Des trois conventions issues du Sommet de la Terre de 1992, à Rio de Janeiro, c'est certainement la moins connue. La Convention des Nations unies sur la lutte contre la désertification (UNCCD) passe un peu sous le radar des médias, plus attirés par celles consacrées aux changements climatiques (Ccnucc) ou à la biodiversité (CDB). Elle a pourtant tenu sa 15e Conférence des parties (COP 15), du 9 au 20 mai, à Abidjan (Côte d'Ivoire).
Qu'est-il ressorti de cette COP qui a affiché l'objectif de restaurer un milliard d'hectares de terres dégradées d'ici à 2030 ? Un bilan assez décevant, à en croire les différents observateurs, les États parties à la Convention se contentant d'un engagement à accélérer cette restauration. Parmi les 38 décisions adoptées, on notera toutefois celle portant sur l'occupation des terres.
Une question cruciale pour combattre la désertification. « Ce n'est qu'en mettant le pouvoir entre les mains de personnes dont la vie dépend de la terre que nous pourrons parvenir à un développement inclusif et durable qui "ne laisse personne de côté" », explique la Coalition internationale pour l'accès à la terre (ILC), qui a adopté sa stratégie pour la période 2022 à 2030.
S'attaquer à l'insécurité foncière
« Les pays s'attaqueront à l'insécurité foncière », avaient annoncé le secrétaire exécutif de l'UNCCD, Ibrahim Thiaw, et le président de la COP 14, lors de la tenue de cette conférence en septembre 2019, à New Delhi (Inde). Les parties à la Convention avaient alors adopté une première décision portant sur cette question. Lors de la COP 15, elles ont adopté une nouvelle décision sur l'occupation des terres. Par ce document,elles appellent les 197 États parties à prendre en compte cette question dans les politiques de lutte contre la désertification et à soutenir les droits légitimes à cette occupation, en particulier par des populations vulnérables.
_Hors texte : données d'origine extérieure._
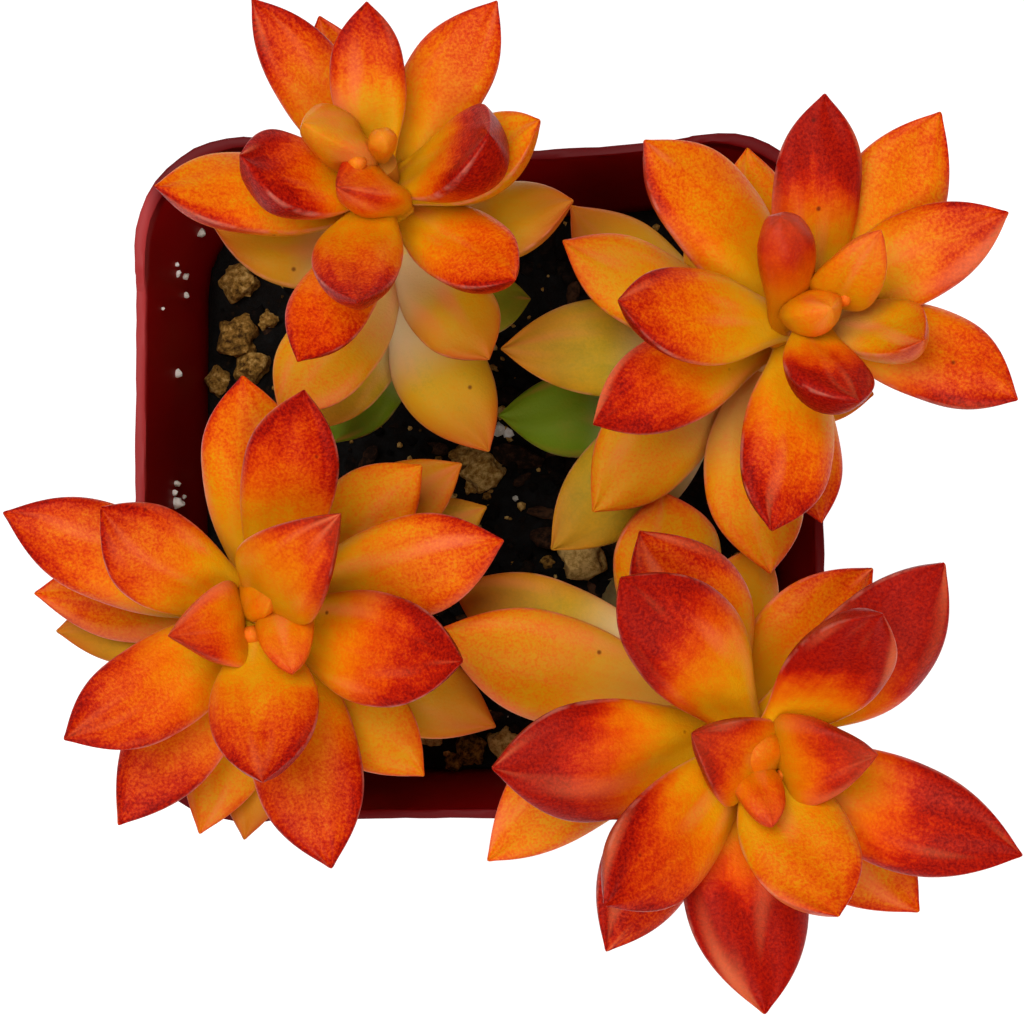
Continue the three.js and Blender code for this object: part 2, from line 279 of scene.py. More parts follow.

Mettre en œuvre un plan d'actions
La décision adoptée invite aussi le secrétariat de la Convention à mettre en œuvre une stratégie et un plan d'action relatifs à l'occupation des terres. Le fait qu'ait été abordé le régime foncier, qui est une question cruciale, mais politiquement sensible, que d'autres conventions ont tendance à éviter, est un signe du rôle joué par les organisations de la société civile dans l'agenda de cette COP, rapporte l'Institut international pour l'environnement durable (IISD).
« C'est bien, car cela donne mandat au secrétariat pour accompagner les États et les aider sur les questions foncières. Mais, ça n'est pas tellement engageant », explique Manon Albagnac. « On plaide pour que cette question foncière soit abordée de manière plus transversale. Il faudrait qu'un indicateur sur le foncier soit intégré dans les rapports que fournissent les pays sur la mise en œuvre de la Convention », ajoute la représentante associative.
Égalité des sexes pour une restauration des terres
Les participants à la COP 15 ont également adopté la Déclaration d'Abidjan sur « la réalisation de l'égalité des sexes pour une restauration réussies des terres ». Par cette déclaration, ils s'engagent à renforcer leurs efforts communs pour identifier et éliminer toutes les formes de discrimination à l'égard des femmes dans le cadre de la lutte contre la désertification, la dégradation des terres et la sécheresse. Et ce, en lien avec la sécurité et l'accès au foncier, et les autres formes de propriété et d'héritage.
« Le problème, à l'échelle mondiale, c'est que ceux qui cultivent principalement la terre, à savoir bien souvent les femmes, ne sont pas propriétaires des terres », explique Manon Albagnac. « Il n'y a pas de règle idéale en la matière, nuance-t-elle, mais ce qui est important, c'est que la question foncière soit traitée dans les sujets qui concernent la dégradation des terres. On ne peut parler d'agroécologie si on ne parle pas de foncier. »
Reste à voir si ce message sera mieux pris en compte par les États à l'avenir. Rendez-vous est d'ores et déjà pris pour constater leurs progrès lors de la COP 16, en 2024, en Arabie saoudite.